BINW Cuts the Ribbon on Alaska’s First Veterans Business Outreach Center
SBA Administrator Isabella Casillas Guzman, flanked by Traci Willett and Steve Watts-Oelrich of Business Impact Northwest, cut the symbolic ribbon to open the Alaska Veterans Business Outreach Center.
The red ribbon cut to open Alaska’s first Veterans Business Outreach Center (VBOC) stands for the same valor, courage, and hardiness symbolized by the red stripes in the American flag. According to Steve Watts-Oelrich, program director at Business Impact Northwest (BINW), Alaskans possess those qualities, military veterans especially so, and entrepreneurs perhaps most of all.
Trusted Local Partner
The ceremony itself was entirely symbolic, too. The event was held at the BP Energy Center because the VBOC is too small to host it. Furthermore, the VBOC won’t be fully operational until later this fall, although BINW has already been performing its services.
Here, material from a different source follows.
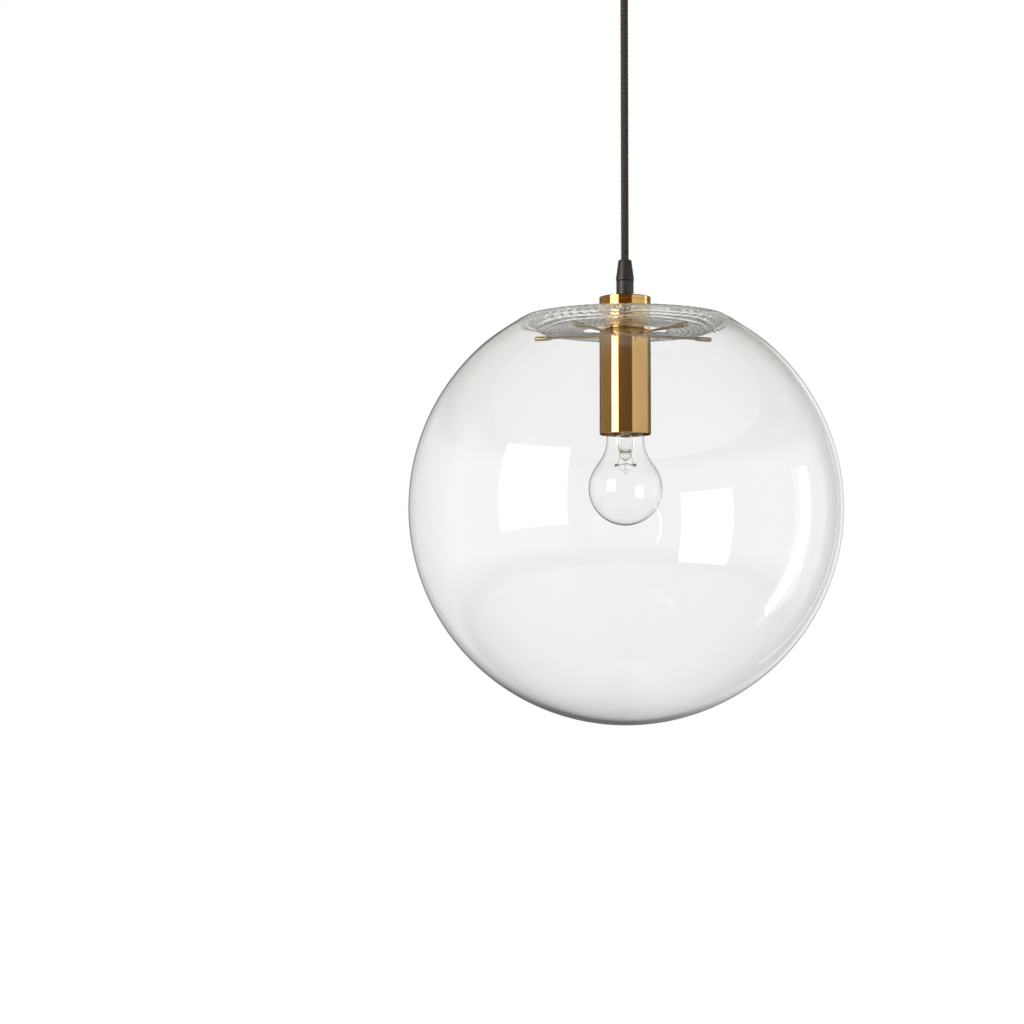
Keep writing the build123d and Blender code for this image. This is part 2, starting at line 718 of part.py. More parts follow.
canopy_top = -CANOPY_TOP_GAP
canopy_bottom = -CANOPY_HEIGHT

with BuildPart() as ceiling_canopy:
    with BuildSketch(Plane.XY.offset(canopy_bottom)):
        Circle(CANOPY_R)
    extrude(amount=canopy_top - canopy_bottom)
    fillet(ceiling_canopy.edges().group_by(Axis.Z)[0], 3.0)
    offset(amount=-CANOPY_WALL, openings=ceiling_canopy.faces().sort_by(Axis.Z)[-1])
    with BuildSketch(Plane.XY.offset(canopy_bottom)):
        Circle(ROD_R)
    extrude(amount=CANOPY_WALL, mode=Mode.SUBTRACT)
    with Locations((0, 0, SIDE_SCREW_Z)):
        Cylinder(SIDE_SCREW_R, 3 * CANOPY_R, rotation=(0, 90, 0), mode=Mode.SUBTRACT)
ceiling_canopy.part.label = "ceiling_canopy"
export_step(ceiling_canopy.part, "parts/ceiling_canopy.step")

side_screw_length = CANOPY_R - half_length + BRACKET_SHEET + 4.0
side_screw_list = []
for side in (-1, 1):
    seat = (side * CANOPY_R, 0, SIDE_SCREW_Z)
    side_screw_list.append(make_screw(seat, (-side, 0, 0), SIDE_SCREW_R, side_screw_length, 4.0, 2.6))
canopy_screws = Compound(children=side_screw_list)
canopy_screws.label = "canopy_screws"
export_step(canopy_screws, "parts/canopy_screws.step")

clamp_nut_list = []
for side in (-1, 1):
    nut_face_x = side * (half_length - BRACKET_SHEET - GAP)
    with BuildPart() as clamp_nut:
        with BuildSketch(Plane(origin=(nut_face_x, 0, SIDE_SCREW_Z), z_dir=(-side, 0, 0))):
            Rectangle(7.0, 7.0)
            Circle(SIDE_SCREW_R, mode=Mode.SUBTRACT)
        extrude(amount=2.2)
    clamp_nut_list.append(clamp_nut.part)
canopy_clamp_nuts = Compound(children=clamp_nut_list)
canopy_clamp_nuts.label = "canopy_clamp_nuts"
export_step(canopy_clamp_nuts, "parts/canopy_clamp_nuts.step")

# The canopy's grip hangs under it, with its stem and lock nut inside
canopy_grip_bottom = canopy_bottom - (GRIP_BODY_TOP_Z - CAP_TOP_Z)
canopy_nut_tip = canopy_grip_bottom - (GRIP_NUT_TOP_Z - GRIP_BODY_TOP_Z)
canopy_floor = canopy_bottom + CANOPY_WALL
stem_top = canopy_floor + 4.5
loose_bore_r = CORD_R + GAP

with BuildPart() as canopy_grip_body:
    with BuildSketch(Plane.XY.offset(canopy_grip_bottom)):
        Circle(GRIP_BODY_R)
    extrude(amount=canopy_bottom - canopy_grip_bottom)
    with BuildSketch(Plane.XY.offset(canopy_bottom)):
        Circle(ROD_R)
    extrude(amount=stem_top - canopy_bottom)
    with BuildSketch(Plane.XY.offset(canopy_grip_bottom)):
        Circle(loose_bore_r)
    extrude(amount=stem_top - canopy_grip_bottom, mode=Mode.SUBTRACT)
canopy_grip_body.part.label = "canopy_grip_body"
export_step(canopy_grip_body.part, "parts/canopy_grip_body.step")

canopy_grip_nut = make_grip_nut(canopy_grip_bottom, canopy_nut_tip, loose_bore_r)
canopy_grip_nut.label = "canopy_grip_nut"
export_step(canopy_grip_nut, "parts/canopy_grip_nut.step")

canopy_lock_nut = make_lock_nut(ROD_R, 14.0, canopy_floor, 3.0)
canopy_lock_nut.label = "canopy_lock_nut"
export_step(canopy_lock_nut, "parts/canopy_lock_nut.step")

# Cord anchor under the bracket's middle, with windows for the leads near its top
anchor_width = 15.0
anchor_bottom = -15.0
anchor_window = 3.4
lead_z = -5.6
anchor_screw_r = 1.5
anchor_screw_z = -11.5

with BuildPart() as cord_anchor:
    with Locations((0, 0, (sheet_under + anchor_bottom) / 2)):
        Box(anchor_width, anchor_width, sheet_under - anchor_bottom)
    with BuildSketch(Plane.XY.offset(anchor_bottom)):
        Circle(CORD_R)
    extrude(amount=CORD_TOP_Z - anchor_bottom, mode=Mode.SUBTRACT)
    with Locations((0, 0, (CORD_TOP_Z + lead_z + anchor_window / 2) / 2)):
        Box(2 * anchor_width, 11.5, lead_z + anchor_window / 2 - CORD_TOP_Z, mode=Mode.SUBTRACT)
    with Locations((0, anchor_width / 2, anchor_screw_z)):
        Cylinder(anchor_screw_r, anchor_width - 2 * CORD_R, rotation=(90, 0, 0), mode=Mode.SUBTRACT)
cord_anchor.part.label = "cord_anchor"
export_step(cord_anchor.part, "parts/cord_anchor.step")

anchor_screw_seat = (0, anchor_width / 2, anchor_screw_z)
anchor_screw_length = anchor_width / 2 - CORD_R
anchor_screw = make_screw(anchor_screw_seat, (0, -1, 0), anchor_screw_r, anchor_screw_length, 2.7, 1.8)
anchor_screw.label = "anchor_screw"
export_step(anchor_screw, "parts/anchor_screw.step")

# Two-way terminal block
block_x = 18.5
block_length = 15.0
block_width = 20.0
block_bottom = -12.5
way_pitch = 9.0
insert_r = 2.6
insert_bore_r = 1.4
terminal_screw_r = 1.3

with BuildPart() as terminal_block:
    with Locations((block_x, 0, (sheet_under + block_bottom) / 2)):
        Box(block_length, block_width, sheet_under - block_bottom)
    with Locations((block_x, -way_pitch / 2, lead_z), (block_x, way_pitch / 2, lead_z)):
        Cylinder(insert_r, block_length, rotation=(0, 90, 0), mode=Mode.SUBTRACT)
    with BuildSketch(Plane.XY.offset(block_bottom)):
        with Locations((block_x, 0)):
            with GridLocations(8.0, way_pitch, 2, 2):
                Circle(2.1)
    extrude(amount=5.0, mode=Mode.SUBTRACT)
terminal_block.part.label = "terminal_block"
export_step(terminal_block.part, "parts/terminal_block.step")

insert_list = []
for way_y in (-way_pitch / 2, way_pitch / 2):
    with BuildPart() as insert:
        with Locations((block_x, way_y, lead_z)):
            Cylinder(insert_r, block_length, rotation=(0, 90, 0))
            Cylinder(insert_bore_r, block_length, rotation=(0, 90, 0), mode=Mode.SUBTRACT)
        with Locations((block_x - 4.0, way_y, lead_z - insert_r), (block_x + 4.0, way_y, lead_z - insert_r)):
            Cylinder(terminal_screw_r, 2 * (insert_r - insert_bore_r) + 1.0, mode=Mode.SUBTRACT)
    insert_list.append(insert.part)
terminal_inserts = Compound(children=insert_list)
terminal_inserts.label = "terminal_inserts"
export_step(terminal_inserts, "parts/terminal_inserts.step")

block_screw_list = []
for way_y in (-way_pitch / 2, way_pitch / 2):
    for screw_x in (block_x - 4.0, block_x + 4.0):
        seat = (screw_x, way_y, lead_z - insert_r)
        block_screw_list.append(make_screw(seat, (0, 0, 1), terminal_screw_r, 1.1, 2.0, 1.4))
terminal_screws = Compound(children=block_screw_list)
terminal_screws.label = "terminal_screws"
export_step(terminal_screws, "parts/terminal_screws.step")

earth_screw_seat = (earth_screw_x, 0, sheet_under - 2 * CORE_R)
earth_screw = make_screw(earth_screw_seat, (0, 0, 1), 2.0, 2 * CORE_R + BRACKET_SHEET, 3.8, 2.4)
earth_screw.label = "earth_screw"
export_step(earth_screw, "parts/earth_screw.step")

# Leads from the anchor: live and neutral to the block, earth to the bracket's screw
block_face_x = block_x - block_length / 2
ceiling_leads = {
    "ceiling_lead_live": [
        (0.4, -1.25, lead_z),
        (4.5, -2.2, lead_z),
        (8.5, -way_pitch / 2, lead_z),
        (block_face_x + 2.5, -way_pitch / 2, lead_z),
    ],
    "ceiling_lead_neutral": [
        (0.4, 1.25, lead_z),
        (4.5, 2.2, lead_z),
        (8.5, way_pitch / 2, lead_z),
        (block_face_x + 2.5, way_pitch / 2, lead_z),
    ],
    "ceiling_lead_earth": [
        (-1.6, 0, lead_z),
        (-9.0, 0, lead_z),
        (-13.0, 0, sheet_under - CORE_R),
        (earth_screw_x + 2.2, 0, sheet_under - CORE_R),
    ],
}
for lead_name, route in ceiling_leads.items():
    lead_part = make_lead(route, 2.0)
    lead_part.label = lead_name
    export_step(lead_part, f"parts/{lead_name}.step")
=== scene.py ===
import math

import bmesh
import bpy
import numpy as np
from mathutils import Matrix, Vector


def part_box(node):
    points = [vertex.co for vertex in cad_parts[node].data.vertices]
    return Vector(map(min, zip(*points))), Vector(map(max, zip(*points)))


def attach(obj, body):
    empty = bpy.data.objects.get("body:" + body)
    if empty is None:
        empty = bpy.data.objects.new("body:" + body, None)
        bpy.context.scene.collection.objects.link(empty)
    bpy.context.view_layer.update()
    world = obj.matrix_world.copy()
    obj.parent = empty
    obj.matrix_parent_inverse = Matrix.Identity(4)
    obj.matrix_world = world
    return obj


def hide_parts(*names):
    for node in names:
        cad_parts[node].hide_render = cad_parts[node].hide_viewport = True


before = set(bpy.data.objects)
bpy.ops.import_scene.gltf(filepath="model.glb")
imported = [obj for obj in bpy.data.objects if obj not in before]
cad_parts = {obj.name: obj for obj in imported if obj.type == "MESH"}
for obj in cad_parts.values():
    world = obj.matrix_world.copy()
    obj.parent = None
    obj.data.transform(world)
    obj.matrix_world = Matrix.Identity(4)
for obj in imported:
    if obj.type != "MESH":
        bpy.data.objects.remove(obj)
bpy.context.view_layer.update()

MM = 0.001
FULL_TURN = 2.0 * math.pi
ARM_NUMBERS = range(1, 6)


# ---------------------------------------------------------------------------
# Places read from the frame, in metres
# ---------------------------------------------------------------------------

def middle(node):
    """Middle of a CAD node's box."""
    low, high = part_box(node)
    return (Vector(low) + Vector(high)) / 2.0


def half_width(node):
    """Half the width of a CAD node's box along X."""
    low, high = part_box(node)
    return (high[0] - low[0]) / 2.0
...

The center is an extension of BINW’s Anchorage offerings, which include microlending and the Alaska Women’s Business Center. All are located in a downtown co-work space on Eighth Avenue. BINW is able to add the VBOC thanks to a grant from the US Small Business Administration (SBA).
The center builds on BINW’s other services as “a trusted local partner that understands veterans and military families, the unique challenges that they come to the table with,” says SBA Administrator Isabella Casillas Guzman. “We are so proud to, for the first time ever, launch a Veterans Business Outreach Center here in Alaska, where it is going to be so well utilized and so well deserved based on the need and the demand and the representation that’s here.”
Alaska is notable for having the highest proportion of veterans of any state, with 8,800 per 100,000.
Casillas Guzman led the ribbon cutting, which was timed to coincide with her tour of Alaska during the August recess of Congress. In Ketchikan, Nome, and Anchorage, she says she tried to experience what entrepreneurship means in different Alaska communities.
“I’ve met with manufacturers here, with makers here. I know there’s great opportunity to continue to build for entrepreneurs and businesses in the state,” she says.
She found some statewide commonalities: “It is all about resources, making sure you have strong supply chains to supply you throughout the year. Workforce challenges is a topic around the country, but they’re prevalent here as well,” says Casillas Guzman. “Small businesses are as strong as the communities they live in and often face the same challenges: they want affordable healthcare, they want safe neighborhoods, they want a trained workforce.”
Uplift Entrepreneurs
From left to right: Alaska VBOC director Traci Willett, VBOC program director Steve Watts-Oelrich, Anchorage Mayor Dave Bronson, Alaska Lieutenant Governor Nancy Dahlstrom, and SBA Administrator Isabella Casillas Guzman at BP Energy Center on August 24, 2023.
Training, advising, and referrals to SBA services are part of the mission of VBOC, says the director of the Alaska center, Traci Willett. “We’re bringing together resources that uplift our entrepreneurs and strengthen our small businesses that give back to the people. This is a win for all of us here in Alaska,” says Willett. She recalls that, as a military spouse, she was unaware of the assistance available when she was trying to launch her own business.
The Alaska VBOC is one of twenty-eight centers that Watts-Oelrich oversees for BINW. “Alaska now has a fully dedicated, Alaska-mission-focused VBOC team,” he says. “What excites me most about standing up this new center is that, as we help more and more small businesses start and grow in the state of Alaska, we’re going to witness the Alaska economy becoming stronger and more resilient.”
Watts-Oelrich says military veterans who access VBOC services to start or grow a business have a much better rate of success. The key, he says, is translating the skills and traits acquired through military duty into their small business mission.